The coronavirus is spreading around the globe, and many investors have reacted by dumping stocks and diving into safe havens such as bonds and gold. Some observers say algorithm-based trading among hedge funds has helped fuel the rout, and it remains to be seen whether longer-term investors will hold the line if coronavirus disease 2019, or COVID-19, turns into a raging global pandemic.

Meanwhile, not all equity assets have been hit during the recent sell-off. A look at the best performing exchange-traded funds during the past month as COVID-19—and the concerns about it—have slowly gained momentum reveals a surprise or two regarding which sectors have done well during this period.

One aspect that’s not surprising is that the best performing exchange-traded products all are either levered and/or inverse vehicles making bearish bets against the broader market or specific sectors, or are linked in one way or another to the VIX, formally known as the Cboe Volatility Index.

For example, the top two performing ETPs during the past month have been the Direxion Daily Natural Gas Related Bear 3x Shares (GASX), which seeks a return that’s minus-300% of its benchmark index for a single day; and the VelocityShares Daily 2x Short Term ETN (TVIX), which tracks either the S&P 500 VIX Short-Term Futures Index or S&P 500 VIX Mid-Term Futures Index and employs 200% leverage on the volatility moves. GASX has zoomed 72.5% and TVIX has jumped 70.8% during the past 30 days.

In fact, according to ETP research site, the top-50 performing ETPs during the past month fit into the above two categories. But this article deals with the long-only ETF space where most retail investors play, with a focus on equity funds.

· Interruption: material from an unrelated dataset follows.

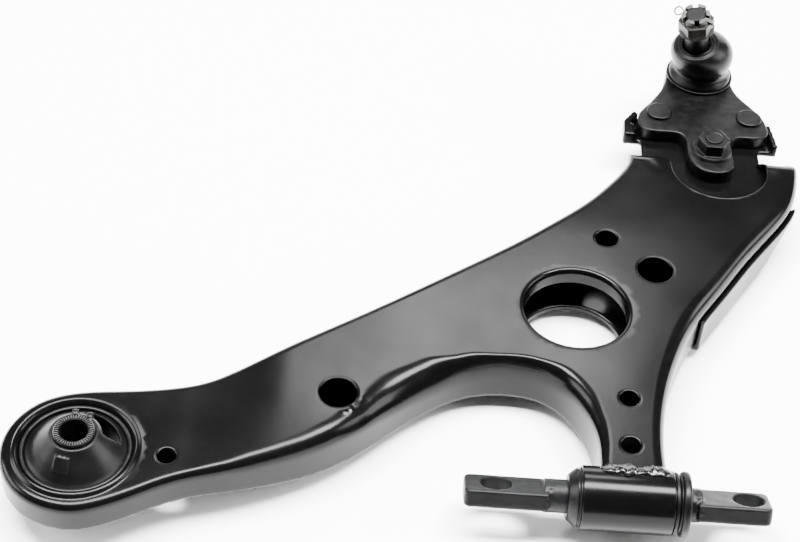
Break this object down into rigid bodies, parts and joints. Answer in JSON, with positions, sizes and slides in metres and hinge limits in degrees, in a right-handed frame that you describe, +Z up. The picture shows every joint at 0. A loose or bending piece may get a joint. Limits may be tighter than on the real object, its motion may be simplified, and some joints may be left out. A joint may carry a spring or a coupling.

In that vein, the best performer during the past month has been the Invesco Solar ETF (TAN), with a return of 13.3%. In comparison, the SPDR S&P 500 ETF (SPY) was down nearly 5% during this period.

TAN has assets of nearly $639 million, and its short-term performance is no fluke. It gained 66.5% last year versus 31% for SPY, a commonly used market benchmark. And its three-year average annual return of 27% easily beats SPY’s average return of 11.8% during that period. (On a five-year basis, though, SPY has bragging rights with annualized returns of 10.3% versus 0.9% for TAN.)

The solar power industry that underpins TAN has become much more competitive against traditional energy sources thanks to greater efficiencies and falling prices, making it a viable alternative even without government subsidies.

Elsewhere, the Aberdeen Standard Physical Palladium Shares ETF (PALL) has gained 12.7% during the past month. This $454 million fund has been on a roll with a one-year return of 74.4%. In some ways, this is also a clean energy-related story because palladium is a key material used in catalytic converters that reduce automobile emissions.

But palladium’s stunning price rise has baffled some analysts, given the slowdown in the global automotive industry. Even so, the good times for palladium could end if the spread of COVID-19 puts a bigger dent in global auto sales.


China is the source and epicenter of COVID-19, so it’s surprising that the VanEck Vectors ChinaAMC SME-ChiNext ETF (CNXT) and Xtrackers Harvest CSI 500 China A-Shares Small Cap ETF (ASHS) are among the top-performing equity ETFs during the past month with gains of 7.5% and 7.2%, respectively.

Both products track the China A-shares market comprised of companies based in mainland China and listed on domestic exchanges in Shanghai and Shenzen. 

CNXT’s solid performance during this volatile period is mainly due to its focus on so-called “new economy” sectors compared to broad China benchmarks, coupled with its tilt toward small- and mid-sized companies, says William Sokol, ETF product manager at VanEck. 
“In particular, the strategy’s overweight to IT has provided the most outperformance, along with an underweight to financials,” he notes. “The strategy’s focus on non-state owned enterprises, which results in different company exposure versus the broad benchmark, has also helped performance.”

TAN, PALL, CNXT and ASHS have all posted positive returns during the past week's sell-off, versus a 7% drop in the SPY fund. At least for now, these funds have avoided the sick bay.